Ah! The sun has broken the horizon. It is almost time to move out to the deck and enjoy the early morning warmth and to watch this northern paradise come to life for another day...God has given me many gifts in this life. The greatest of these, of course, is his love. But his love is expressed in so many different ways. If I can manage to keep my heart and my eyes open, then I am encompassed, almost overwhelmed, by that love. It's not just manifest in the glories of nature, no, not even only in a beautiful day, but in all that surrounds me. People, memories, simplicity itself, even the music which I choose to surround myself with,- all burst with his magnificent love. If I wake in the morning with his name on my lips and gratitude in my heart, then the day has begun on the best note possible.
This island is rich in memories and stories. The previous physical description given earlier is fairly accurate,- pretty much as I remembered, though the highest point is 93 feet and not a hundred and something. "Pirate's Cave" in Little Harbor has long since caved in...but I swear that there are still echoes of kid's laughter in the area. As we landed, trekked, and readied for this three-day sojourn, memories of simpler times (or maybe more complex times, like coming of age) flooded in. Memories and stories of my thirteenth summer, before John Kennedy was shot; before far-reaching and heart wrenching changes. The Summer of Dan Kobic. That was the summer of friendships that seemingly can only be made by thirteen-year-old boys,- in love with life itself. That was a summer and a friendship which all others were to be measured by, but more of that another time.
There are memories, also, of card games (Hearts) and sailboats, of solar eclipses and fishing, of hiking and climbing, of fields of wildflowers in which to hide (and perhaps attack unsuspecting friends as they happened by). All of these memories came as a flood even as we motored over from the mainland. Sheesh!, so much to write about. It will still be there at some point as I continue on this larger adventure that God has given me.
Right this very second, I am listening to the Canadian Brass, performing Pachobel's Kanon in D minor. Memories of dad are flooding through. Happy Birthday, dad. This used to be a difficult time for me - a time of loss and resentments. The man who was "supposed to" love me didn't. I don't want to write about all of that right now as it is all untrue. My own insecurities, doubts, and alcoholism kept me hidden from the reality of my father's love for far too long. The lasting gifts with which he enriched my life far outweigh the self-inflicted and perceived injustices.
Enough for now. Thank-you, God, for this brand new day. May I please keep your love and spirit with me in all that I do today. Please help me to reach out to others. Help me to receive from others. Help me, please, to be the best that I can possibly be today. Help me carry your love and hope with me in all that I do on this momentous day!!

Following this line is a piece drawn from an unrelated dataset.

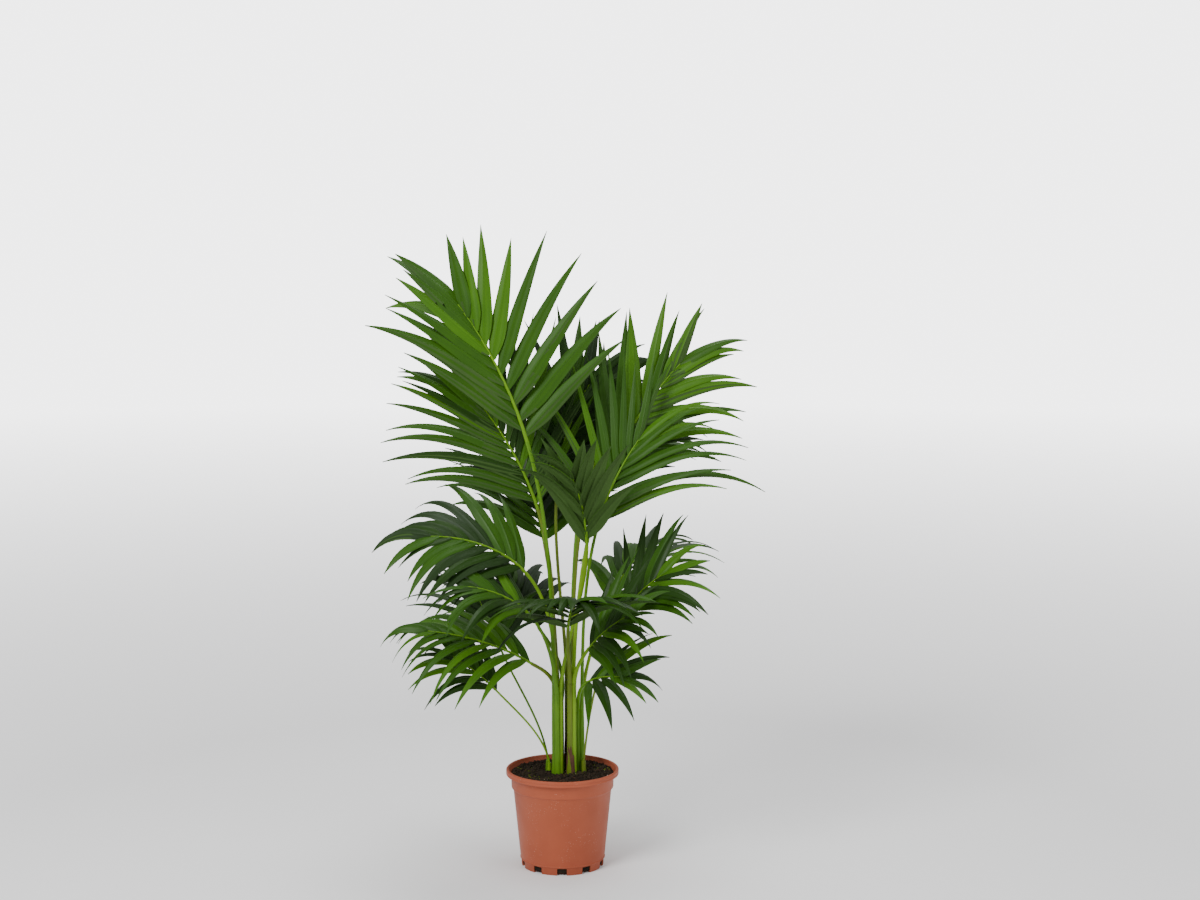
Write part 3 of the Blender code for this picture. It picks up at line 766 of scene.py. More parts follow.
@dataclass(frozen=True)
class Finish:
    """A surface: two colours that mottling mixes, streaks across and along, roughness and fine relief."""

    name: str
    colour: tuple[float, float, float]
    second: tuple[float, float, float]
    roughness: float
    mottle_scale: float = 20.0
    fine_scale: float = 400.0
    streaks: tuple[float, float] | None = None
    bump: float = 0.15
    relief: float = 0.0004
    speckle: tuple[float, float, float] | None = None
    gloss: float = 0.18
    smoother: float = 0.06
    rougher: float = 0.10
    streak_part: float = 0.55
    dot_scale: float = 260.0
    dot_edge: tuple[float, float] = (0.10, 0.22)
    dot_strength: float = 0.85
    dust_scale: float = 30.0
    dust_edge: tuple[float, float] = (0.50, 0.68)

    def make(self, effects: Effects) -> bpy.types.Material:
        """Build the material.

        Args:
            effects: the shared node groups.

        Returns:
            The material.
        """
        material = bpy.data.materials.new(self.name)
        material.use_nodes = True
        tree = material.node_tree
        shader = tree.nodes["Principled BSDF"].inputs
        shader["Metallic"].default_value = 0.0
        shader["Specular IOR Level"].default_value = self.gloss
        place = tree.nodes.new("ShaderNodeTexCoord").outputs
        scales = {"Vector": place["Object"], "Scale": self.mottle_scale, "Fine Scale": self.fine_scale}
        mottle = add_node(tree, "Group", scales, node_tree=effects.mottle).outputs
        mask = mottle["Mask"]
        height = mottle["Height"]
        if self.streaks:
            mask, height = self.add_streaks(tree, effects, place["UV"], mask)
        colour = add_mix(tree, mask, (*self.colour, 1.0), (*self.second, 1.0))
        if self.speckle:
            colour = self.add_speckle(tree, place["Object"], colour)
        limits = (self.roughness - self.smoother, self.roughness + self.rougher)
        rough = add_range(tree, mask, (0.0, 1.0), limits)
        bump = add_node(tree, "Bump", {"Strength": self.bump, "Distance": self.relief, "Height": height})
        tree.links.new(colour, shader["Base Color"])
        tree.links.new(rough, shader["Roughness"])
        tree.links.new(bump.outputs["Normal"], shader["Normal"])
        return material

    def add_streaks(self, tree: bpy.types.NodeTree, effects: Effects, place: bpy.types.NodeSocket,
                    mask: bpy.types.NodeSocket) -> tuple[bpy.types.NodeSocket, bpy.types.NodeSocket]:
        """Add streaks to the mottling.

        Args:
            tree: the material's nodes.
            effects: the shared node groups.
            place: the UV coordinates.
            mask: the mask of the mottling.

        Returns:
            The sockets of the joint mask and of the streaks' height.
        """
        across, along = self.streaks
        inputs = {"Vector": place, "Across": across, "Along": along}
        streaks = add_node(tree, "Group", inputs, node_tree=effects.streaks).outputs
        rest = add_math(tree, "MULTIPLY", mask, 1.0 - self.streak_part)
        both = add_math(tree, "MULTIPLY_ADD", streaks["Mask"], self.streak_part, rest)
        return both, streaks["Height"]

    def add_speckle(self, tree: bpy.types.NodeTree, place: bpy.types.NodeSocket,
                    colour: bpy.types.NodeSocket) -> bpy.types.NodeSocket:
        """Scatter pale specks of dust over a colour.

        Args:
            tree: the material's nodes.
            place: the coordinates.
            colour: the socket of the colour below.

        Returns:
            The socket of the speckled colour.
        """
        dots = add_node(tree, "TexVoronoi", {"Vector": place, "Scale": self.dot_scale})
        near = add_range(tree, dots.outputs["Distance"], self.dot_edge, (self.dot_strength, 0.0))
        patches = add_noise(tree, place, self.dust_scale, 3.0, 0.6)
        some = add_range(tree, patches, self.dust_edge)
        return add_mix(tree, add_math(tree, "MULTIPLY", near, some), colour, (*self.speckle, 1.0))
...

We arrived at perhaps midday. I brought the Boston Whaler over- loaded with lumber and building supplies, while Polly and Roger came across in the Viking II, a restored wooden launch named for a childhood vessel. Pulling into the harbor brought a sense of "home". Incredible. The day was spent eating lobster for lunch, sailing on the Merkaneag Sound, and a short hike to see the sunset from the western side of the island,- a sunset with majestic Mt. Washington some three hundred miles away yet clear on the horizon. These were simple yet important things to do.
Ah! The sun has broken the horizon. It is almost time to move out to the deck and enjoy the early morning warmth and to watch this northern paradise come to life for another day...God has given me many gifts in this life. The greatest of these, of course, is his love. But his love is expressed in so many different ways. If I can manage to keep my heart and my eyes open, then I am encompassed, almost overwhelmed, by that love. It's not just manifest in the glories of nature, no, not even only in a beautiful day, but in all that surrounds me. People, memories, simplicity itself, even the music which I choose to surround myself with,- all burst with his magnificent love. If I wake in the morning with his name on my lips and gratitude in my heart, then the day has begun on the best note possible.
This island is rich in memories and stories. The previous physical description given earlier is fairly accurate,- pretty much as I remembered, though the highest point is 93 feet and not a hundred and something. "Pirate's Cave" in Little Harbor has long since caved in...but I swear that there are still echoes of kid's laughter in the area. As we landed, trekked, and readied for this three-day sojourn, memories of simpler times (or maybe more complex times, like coming of age) flooded in. Memories and stories of my thirteenth summer, before John Kennedy was shot; before far-reaching and heart wrenching changes. The Summer of Dan Kobic. That was the summer of friendships that seemingly can only be made by thirteen-year-old boys,- in love with life itself. That was a summer and a friendship which all others were to be measured by, but more of that another time.
There are memories, also, of card games (Hearts) and sailboats, of solar eclipses and fishing, of hiking and climbing, of fields of wildflowers in which to hide (and perhaps attack unsuspecting friends as they happened by). All of these memories came as a flood even as we motored over from the mainland. Sheesh!, so much to write about. It will still be there at some point as I continue on this larger adventure that God has given me.
Right this very second, I am listening to the Canadian Brass, performing Pachobel's Kanon in D minor. Memories of dad are flooding through. Happy Birthday, dad. This used to be a difficult time for me - a time of loss and resentments. The man who was "supposed to" love me didn't. I don't want to write about all of that right now as it is all untrue. My own insecurities, doubts, and alcoholism kept me hidden from the reality of my father's love for far too long. The lasting gifts with which he enriched my life far outweigh the self-inflicted and perceived injustices.
Enough for now. Thank-you, God, for this brand new day. May I please keep your love and spirit with me in all that I do today. Please help me to reach out to others. Help me to receive from others. Help me, please, to be the best that I can possibly be today. Help me carry your love and hope with me in all that I do on this momentous day!!